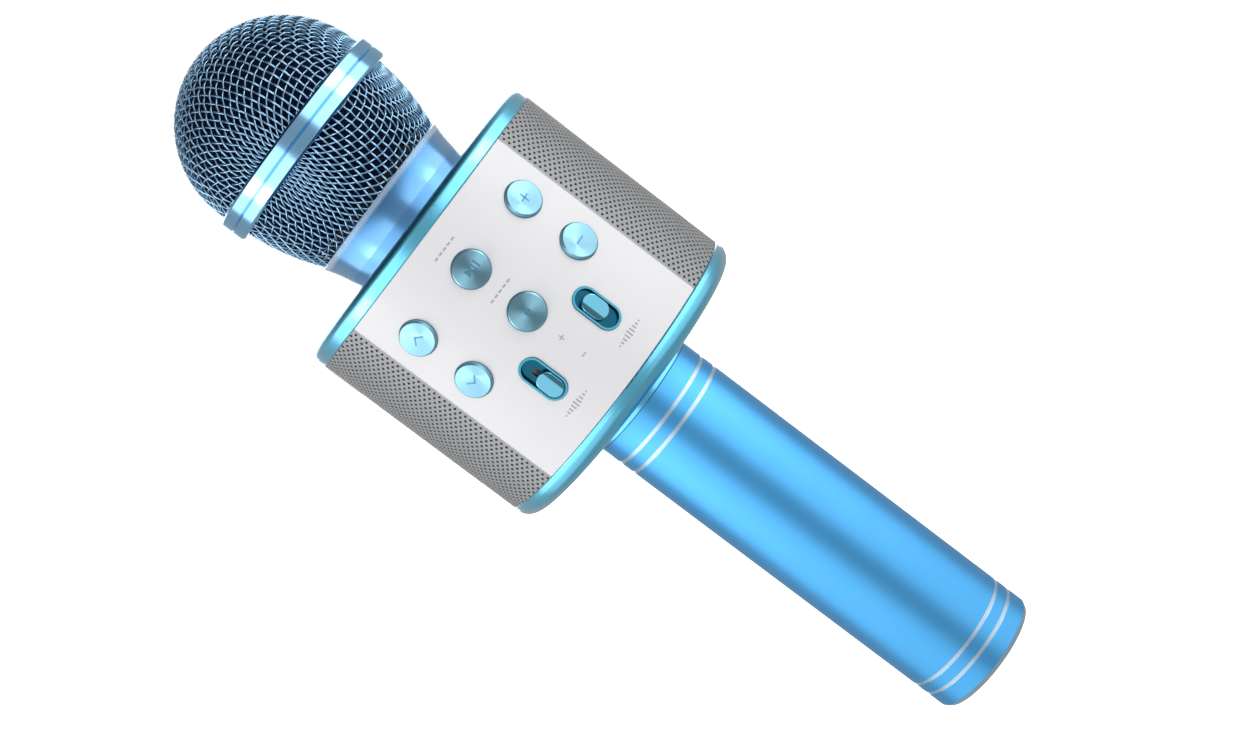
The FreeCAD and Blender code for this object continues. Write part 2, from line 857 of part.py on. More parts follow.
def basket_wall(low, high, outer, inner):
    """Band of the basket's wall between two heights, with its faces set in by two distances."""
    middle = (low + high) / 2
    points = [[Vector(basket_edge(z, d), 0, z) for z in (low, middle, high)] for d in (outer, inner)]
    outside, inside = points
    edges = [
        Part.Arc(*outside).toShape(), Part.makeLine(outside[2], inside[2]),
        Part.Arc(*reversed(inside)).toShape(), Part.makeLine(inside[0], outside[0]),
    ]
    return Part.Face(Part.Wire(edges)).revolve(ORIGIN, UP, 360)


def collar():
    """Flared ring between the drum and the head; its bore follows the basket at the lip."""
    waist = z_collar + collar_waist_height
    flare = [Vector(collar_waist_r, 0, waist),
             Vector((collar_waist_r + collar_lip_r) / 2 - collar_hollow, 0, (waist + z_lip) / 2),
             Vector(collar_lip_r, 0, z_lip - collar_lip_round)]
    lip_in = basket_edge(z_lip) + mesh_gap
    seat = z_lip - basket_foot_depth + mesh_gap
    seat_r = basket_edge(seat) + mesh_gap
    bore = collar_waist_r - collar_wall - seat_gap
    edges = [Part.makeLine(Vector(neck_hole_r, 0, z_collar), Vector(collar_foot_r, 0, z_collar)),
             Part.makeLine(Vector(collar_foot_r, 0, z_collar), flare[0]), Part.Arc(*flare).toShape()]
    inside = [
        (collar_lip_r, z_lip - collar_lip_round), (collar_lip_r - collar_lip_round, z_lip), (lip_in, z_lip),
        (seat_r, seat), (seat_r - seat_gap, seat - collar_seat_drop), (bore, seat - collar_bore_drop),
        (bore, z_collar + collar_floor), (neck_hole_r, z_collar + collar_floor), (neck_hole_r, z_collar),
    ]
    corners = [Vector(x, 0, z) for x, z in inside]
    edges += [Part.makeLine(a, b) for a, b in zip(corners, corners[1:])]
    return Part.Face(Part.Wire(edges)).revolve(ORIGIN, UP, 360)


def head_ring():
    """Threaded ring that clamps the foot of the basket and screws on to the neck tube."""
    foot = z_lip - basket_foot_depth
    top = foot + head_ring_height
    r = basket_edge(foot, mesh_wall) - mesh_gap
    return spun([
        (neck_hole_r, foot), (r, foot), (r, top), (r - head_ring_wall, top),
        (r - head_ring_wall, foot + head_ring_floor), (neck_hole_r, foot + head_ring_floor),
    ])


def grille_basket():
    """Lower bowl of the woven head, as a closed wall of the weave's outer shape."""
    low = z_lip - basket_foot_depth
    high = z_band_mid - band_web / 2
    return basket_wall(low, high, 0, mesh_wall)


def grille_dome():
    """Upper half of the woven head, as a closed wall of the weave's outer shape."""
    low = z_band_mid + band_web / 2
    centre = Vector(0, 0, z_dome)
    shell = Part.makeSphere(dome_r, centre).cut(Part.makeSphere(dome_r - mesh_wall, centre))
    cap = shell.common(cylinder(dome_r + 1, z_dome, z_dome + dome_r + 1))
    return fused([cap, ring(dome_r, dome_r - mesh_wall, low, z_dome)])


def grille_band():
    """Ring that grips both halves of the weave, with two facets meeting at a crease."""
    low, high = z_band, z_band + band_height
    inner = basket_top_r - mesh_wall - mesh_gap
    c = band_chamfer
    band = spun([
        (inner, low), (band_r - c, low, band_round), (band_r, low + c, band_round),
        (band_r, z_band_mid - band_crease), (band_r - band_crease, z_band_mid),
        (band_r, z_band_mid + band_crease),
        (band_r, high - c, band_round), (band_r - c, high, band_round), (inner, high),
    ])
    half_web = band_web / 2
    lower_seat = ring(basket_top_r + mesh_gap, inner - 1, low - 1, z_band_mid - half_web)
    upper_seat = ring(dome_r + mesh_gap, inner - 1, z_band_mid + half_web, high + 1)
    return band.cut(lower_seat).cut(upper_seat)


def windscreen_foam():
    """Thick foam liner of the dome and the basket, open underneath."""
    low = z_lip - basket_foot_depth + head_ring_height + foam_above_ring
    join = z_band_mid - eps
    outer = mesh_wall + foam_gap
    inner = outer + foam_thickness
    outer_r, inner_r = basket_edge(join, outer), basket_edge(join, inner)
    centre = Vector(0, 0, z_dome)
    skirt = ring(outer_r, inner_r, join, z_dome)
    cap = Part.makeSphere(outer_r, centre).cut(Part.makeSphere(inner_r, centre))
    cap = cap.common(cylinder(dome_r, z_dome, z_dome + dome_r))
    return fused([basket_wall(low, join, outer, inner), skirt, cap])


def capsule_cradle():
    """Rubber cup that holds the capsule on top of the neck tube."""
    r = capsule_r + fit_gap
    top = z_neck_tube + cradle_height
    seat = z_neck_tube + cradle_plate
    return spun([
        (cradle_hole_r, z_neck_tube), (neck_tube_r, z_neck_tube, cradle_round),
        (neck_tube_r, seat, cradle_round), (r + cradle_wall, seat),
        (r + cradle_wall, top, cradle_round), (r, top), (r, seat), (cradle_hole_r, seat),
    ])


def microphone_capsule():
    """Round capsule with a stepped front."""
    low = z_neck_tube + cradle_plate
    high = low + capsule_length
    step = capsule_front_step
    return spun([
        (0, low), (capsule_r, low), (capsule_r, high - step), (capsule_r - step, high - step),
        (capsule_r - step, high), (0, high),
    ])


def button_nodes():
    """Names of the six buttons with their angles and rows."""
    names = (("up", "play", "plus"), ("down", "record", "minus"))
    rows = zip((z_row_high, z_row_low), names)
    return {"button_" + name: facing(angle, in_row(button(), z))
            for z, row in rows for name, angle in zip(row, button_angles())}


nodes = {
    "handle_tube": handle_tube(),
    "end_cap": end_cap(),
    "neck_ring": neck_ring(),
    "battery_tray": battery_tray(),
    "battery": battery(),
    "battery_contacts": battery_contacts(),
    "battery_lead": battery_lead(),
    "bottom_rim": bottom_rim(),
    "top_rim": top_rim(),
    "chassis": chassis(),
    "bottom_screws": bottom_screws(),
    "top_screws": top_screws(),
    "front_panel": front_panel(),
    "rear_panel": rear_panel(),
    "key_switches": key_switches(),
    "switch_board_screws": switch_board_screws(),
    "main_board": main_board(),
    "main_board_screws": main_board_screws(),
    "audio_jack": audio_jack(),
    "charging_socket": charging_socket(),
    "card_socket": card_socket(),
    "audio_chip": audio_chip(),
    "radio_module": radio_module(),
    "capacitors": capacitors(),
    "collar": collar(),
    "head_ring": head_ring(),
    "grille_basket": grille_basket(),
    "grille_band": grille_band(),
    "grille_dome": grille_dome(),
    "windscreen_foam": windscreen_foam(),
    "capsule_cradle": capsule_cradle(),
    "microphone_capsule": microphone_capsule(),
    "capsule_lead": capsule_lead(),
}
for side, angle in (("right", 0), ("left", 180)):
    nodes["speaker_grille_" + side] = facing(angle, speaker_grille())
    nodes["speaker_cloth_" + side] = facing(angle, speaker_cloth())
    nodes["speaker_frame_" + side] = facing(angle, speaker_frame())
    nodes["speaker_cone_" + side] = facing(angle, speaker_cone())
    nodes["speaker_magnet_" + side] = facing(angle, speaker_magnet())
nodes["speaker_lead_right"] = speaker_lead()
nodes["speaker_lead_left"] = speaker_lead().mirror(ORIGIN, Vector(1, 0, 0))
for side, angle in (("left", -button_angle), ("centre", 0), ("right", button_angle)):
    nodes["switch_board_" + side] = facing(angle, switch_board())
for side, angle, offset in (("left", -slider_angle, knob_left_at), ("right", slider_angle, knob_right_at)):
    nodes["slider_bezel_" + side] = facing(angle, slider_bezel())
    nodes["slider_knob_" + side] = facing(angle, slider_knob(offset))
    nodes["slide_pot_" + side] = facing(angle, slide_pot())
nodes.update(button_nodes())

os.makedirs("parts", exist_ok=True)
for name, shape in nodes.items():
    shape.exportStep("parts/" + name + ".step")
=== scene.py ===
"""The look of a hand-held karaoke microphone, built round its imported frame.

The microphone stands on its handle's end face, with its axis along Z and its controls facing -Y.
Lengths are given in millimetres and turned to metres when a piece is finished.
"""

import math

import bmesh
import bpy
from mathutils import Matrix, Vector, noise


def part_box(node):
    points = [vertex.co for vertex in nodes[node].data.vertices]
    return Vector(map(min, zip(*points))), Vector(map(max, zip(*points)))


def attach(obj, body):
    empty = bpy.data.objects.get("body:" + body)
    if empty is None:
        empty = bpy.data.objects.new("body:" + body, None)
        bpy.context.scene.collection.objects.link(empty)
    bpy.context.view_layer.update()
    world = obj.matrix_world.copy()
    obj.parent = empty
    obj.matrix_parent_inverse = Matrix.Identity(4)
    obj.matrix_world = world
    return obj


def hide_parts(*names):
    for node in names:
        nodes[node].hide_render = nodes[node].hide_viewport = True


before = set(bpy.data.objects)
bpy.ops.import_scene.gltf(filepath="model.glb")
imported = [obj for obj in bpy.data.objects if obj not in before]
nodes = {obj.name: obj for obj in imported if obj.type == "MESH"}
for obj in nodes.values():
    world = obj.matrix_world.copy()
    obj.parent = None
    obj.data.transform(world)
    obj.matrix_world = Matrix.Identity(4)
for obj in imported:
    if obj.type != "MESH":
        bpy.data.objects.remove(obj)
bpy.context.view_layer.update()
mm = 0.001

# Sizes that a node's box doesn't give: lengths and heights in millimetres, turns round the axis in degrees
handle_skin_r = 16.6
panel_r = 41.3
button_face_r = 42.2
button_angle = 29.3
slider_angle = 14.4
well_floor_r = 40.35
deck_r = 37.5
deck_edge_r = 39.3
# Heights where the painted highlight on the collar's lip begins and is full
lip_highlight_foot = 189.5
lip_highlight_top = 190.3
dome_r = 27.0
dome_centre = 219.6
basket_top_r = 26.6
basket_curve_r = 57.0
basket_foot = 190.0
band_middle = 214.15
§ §
TASK: Only the lines from the one holding "side] = facing(angle, slider_knob(offset))" through the one holding "nodes[node].hide_render = nodes[node].hide_viewport" are wanted; retype them exactly.

RESULT FOR THIS TASK:
    nodes["slider_knob_" + side] = facing(angle, slider_knob(offset))
    nodes["slide_pot_" + side] = facing(angle, slide_pot())
nodes.update(button_nodes())

os.makedirs("parts", exist_ok=True)
for name, shape in nodes.items():
    shape.exportStep("parts/" + name + ".step")
=== scene.py ===
"""The look of a hand-held karaoke microphone, built round its imported frame.

The microphone stands on its handle's end face, with its axis along Z and its controls facing -Y.
Lengths are given in millimetres and turned to metres when a piece is finished.
"""

import math

import bmesh
import bpy
from mathutils import Matrix, Vector, noise


def part_box(node):
    points = [vertex.co for vertex in nodes[node].data.vertices]
    return Vector(map(min, zip(*points))), Vector(map(max, zip(*points)))


def attach(obj, body):
    empty = bpy.data.objects.get("body:" + body)
    if empty is None:
        empty = bpy.data.objects.new("body:" + body, None)
        bpy.context.scene.collection.objects.link(empty)
    bpy.context.view_layer.update()
    world = obj.matrix_world.copy()
    obj.parent = empty
    obj.matrix_parent_inverse = Matrix.Identity(4)
    obj.matrix_world = world
    return obj


def hide_parts(*names):
    for node in names:
        nodes[node].hide_render = nodes[node].hide_viewport = True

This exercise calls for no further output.